**** SUPPLIED MATERIAL

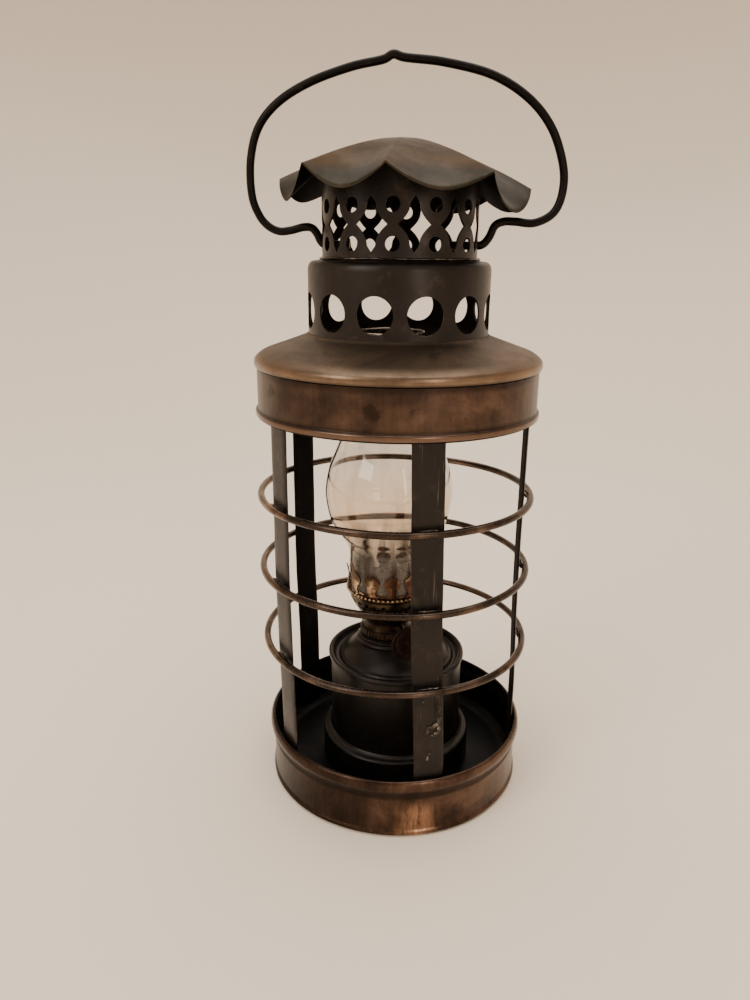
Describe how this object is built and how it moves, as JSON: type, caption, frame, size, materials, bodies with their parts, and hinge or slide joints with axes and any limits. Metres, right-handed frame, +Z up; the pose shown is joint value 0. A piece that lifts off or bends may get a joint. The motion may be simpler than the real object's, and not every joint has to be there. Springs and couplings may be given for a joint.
{
  "type": "cage lantern with oil lamp",
  "caption": "Round hanging lantern: open strap cage with wire guard rings, lift-off vented lid, fluted cap and wire bail, round an oil lamp with a wick knob and a glass chimney.",
  "frame": {"origin": "centre of the base's underside, on the surface that the lantern stands on", "axes": "+Z up along the lantern's axis; X along the bail's pivot axis; -Y is the front"},
  "size_m": [0.1286, 0.1228, 0.3137],
  "materials": {
    "copper": "aged copper with brown patina, brushed",
    "cap_copper": "aged copper fading to grey-brown",
    "dark_tin": "dark brown-black satin",
    "strap_metal": "dark grey-brown, worn",
    "bronze_wire": "brown bronze, rubbed",
    "black_wire": "near-black glossy brown",
    "font_metal": "black satin",
    "burner_brass": "tarnished",
    "knob_copper": "dark red-brown with a rubbed rim",
    "glass": "clear, sooted near the burner",
    "wick_cotton": "woven cotton, charred tip"
  },
  "bodies": {
    "cage": {"base_band": "copper", "base_floor": "dark_tin", "strap_1": "strap_metal", "strap_2": "strap_metal", "strap_3": "strap_metal", "strap_4": "strap_metal", "strap_5": "strap_metal", "guard_ring_lower": "bronze_wire", "guard_ring_middle": "bronze_wire", "guard_ring_upper": "bronze_wire", "skirt_band": "copper"},
    "lid": {"shoulder_cover": "copper", "lid_collar": "dark_tin", "vent_drum": "dark_tin", "crown_gallery": "dark_tin", "rain_cap": "cap_copper"},
    "bail": {"bail_handle": "black_wire"},
    "lamp": {"lamp_foot": "font_metal", "font_tank": "font_metal", "font_top": "font_metal", "font_collar": "burner_brass"},
    "burner": {"burner_cup": "burner_brass", "burner_basket": "burner_brass", "prong_gallery": "burner_brass", "flame_spreader": "burner_brass", "wick_tube": "burner_brass"},
    "knob": {"wick_shaft": "burner_brass", "spur_wheel": "burner_brass", "thumbwheel": "knob_copper"},
    "wick": {"wick": "wick_cotton"},
    "chimney": {"glass_chimney": "glass"}
  },
  "joints": [
    {"name": "lid_lift", "type": "slide", "parent": "cage", "child": "lid", "axis": [0, 0, 1], "range_m": [0, 0.06]},
    {"name": "bail_swing", "type": "hinge", "parent": "lid", "child": "bail", "pos_m": [0, 0, 0.2431], "axis": [1, 0, 0], "range_deg": [-125, 125]},
    {"name": "lamp_lift", "type": "slide", "parent": "cage", "child": "lamp", "axis": [0, 0, 1], "range_m": [0, 0.03]},
    {"name": "burner_unscrew", "type": "hinge", "parent": "lamp", "child": "burner", "pos_m": [-0.0028, 0, 0.07], "axis": [0, 0, 1], "continuous": true},
    {"name": "wick_knob", "type": "hinge", "parent": "burner", "child": "knob", "pos_m": [0.0009, 0.00124, 0.076], "axis": [-0.3173, 0.9483, 0], "range_deg": [-90, 180]},
    {"name": "wick_feed", "type": "slide", "parent": "burner", "child": "wick", "axis": [0, 0, 1], "range_m": [-0.0045, 0.009]},
    {"name": "chimney_lift", "type": "slide", "parent": "burner", "child": "chimney", "axis": [0, 0, 1], "range_m": [0, 0.03]}
  ],
  "couplings": [
    {"joint": "wick_feed", "follows": "wick_knob", "m_per_rad": 0.0028}
  ]
}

********

## REQUIRED TASK
Reproduce the material exactly, with every line intact.

## TASK RESPONSE
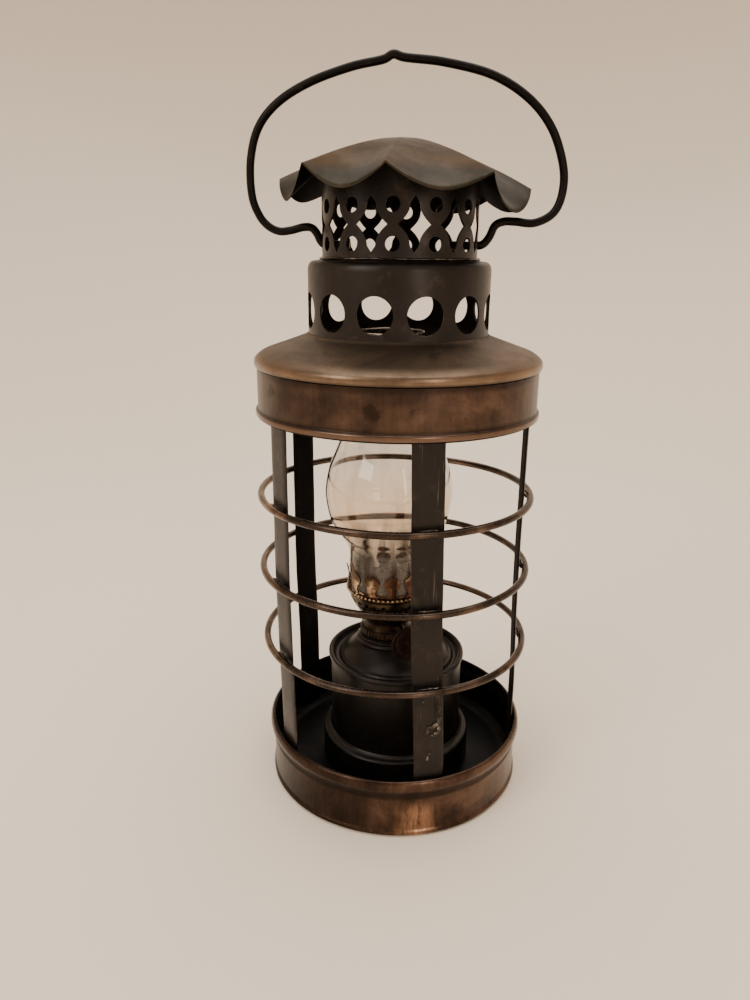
Describe how this object is built and how it moves, as JSON: type, caption, frame, size, materials, bodies with their parts, and hinge or slide joints with axes and any limits. Metres, right-handed frame, +Z up; the pose shown is joint value 0. A piece that lifts off or bends may get a joint. The motion may be simpler than the real object's, and not every joint has to be there. Springs and couplings may be given for a joint.
{
  "type": "cage lantern with oil lamp",
  "caption": "Round hanging lantern: open strap cage with wire guard rings, lift-off vented lid, fluted cap and wire bail, round an oil lamp with a wick knob and a glass chimney.",
  "frame": {"origin": "centre of the base's underside, on the surface that the lantern stands on", "axes": "+Z up along the lantern's axis; X along the bail's pivot axis; -Y is the front"},
  "size_m": [0.1286, 0.1228, 0.3137],
  "materials": {
    "copper": "aged copper with brown patina, brushed",
    "cap_copper": "aged copper fading to grey-brown",
    "dark_tin": "dark brown-black satin",
    "strap_metal": "dark grey-brown, worn",
    "bronze_wire": "brown bronze, rubbed",
    "black_wire": "near-black glossy brown",
    "font_metal": "black satin",
    "burner_brass": "tarnished",
    "knob_copper": "dark red-brown with a rubbed rim",
    "glass": "clear, sooted near the burner",
    "wick_cotton": "woven cotton, charred tip"
  },
  "bodies": {
    "cage": {"base_band": "copper", "base_floor": "dark_tin", "strap_1": "strap_metal", "strap_2": "strap_metal", "strap_3": "strap_metal", "strap_4": "strap_metal", "strap_5": "strap_metal", "guard_ring_lower": "bronze_wire", "guard_ring_middle": "bronze_wire", "guard_ring_upper": "bronze_wire", "skirt_band": "copper"},
    "lid": {"shoulder_cover": "copper", "lid_collar": "dark_tin", "vent_drum": "dark_tin", "crown_gallery": "dark_tin", "rain_cap": "cap_copper"},
    "bail": {"bail_handle": "black_wire"},
    "lamp": {"lamp_foot": "font_metal", "font_tank": "font_metal", "font_top": "font_metal", "font_collar": "burner_brass"},
    "burner": {"burner_cup": "burner_brass", "burner_basket": "burner_brass", "prong_gallery": "burner_brass", "flame_spreader": "burner_brass", "wick_tube": "burner_brass"},
    "knob": {"wick_shaft": "burner_brass", "spur_wheel": "burner_brass", "thumbwheel": "knob_copper"},
    "wick": {"wick": "wick_cotton"},
    "chimney": {"glass_chimney": "glass"}
  },
  "joints": [
    {"name": "lid_lift", "type": "slide", "parent": "cage", "child": "lid", "axis": [0, 0, 1], "range_m": [0, 0.06]},
    {"name": "bail_swing", "type": "hinge", "parent": "lid", "child": "bail", "pos_m": [0, 0, 0.2431], "axis": [1, 0, 0], "range_deg": [-125, 125]},
    {"name": "lamp_lift", "type": "slide", "parent": "cage", "child": "lamp", "axis": [0, 0, 1], "range_m": [0, 0.03]},
    {"name": "burner_unscrew", "type": "hinge", "parent": "lamp", "child": "burner", "pos_m": [-0.0028, 0, 0.07], "axis": [0, 0, 1], "continuous": true},
    {"name": "wick_knob", "type": "hinge", "parent": "burner", "child": "knob", "pos_m": [0.0009, 0.00124, 0.076], "axis": [-0.3173, 0.9483, 0], "range_deg": [-90, 180]},
    {"name": "wick_feed", "type": "slide", "parent": "burner", "child": "wick", "axis": [0, 0, 1], "range_m": [-0.0045, 0.009]},
    {"name": "chimney_lift", "type": "slide", "parent": "burner", "child": "chimney", "axis": [0, 0, 1], "range_m": [0, 0.03]}
  ],
  "couplings": [
    {"joint": "wick_feed", "follows": "wick_knob", "m_per_rad": 0.0028}
  ]
}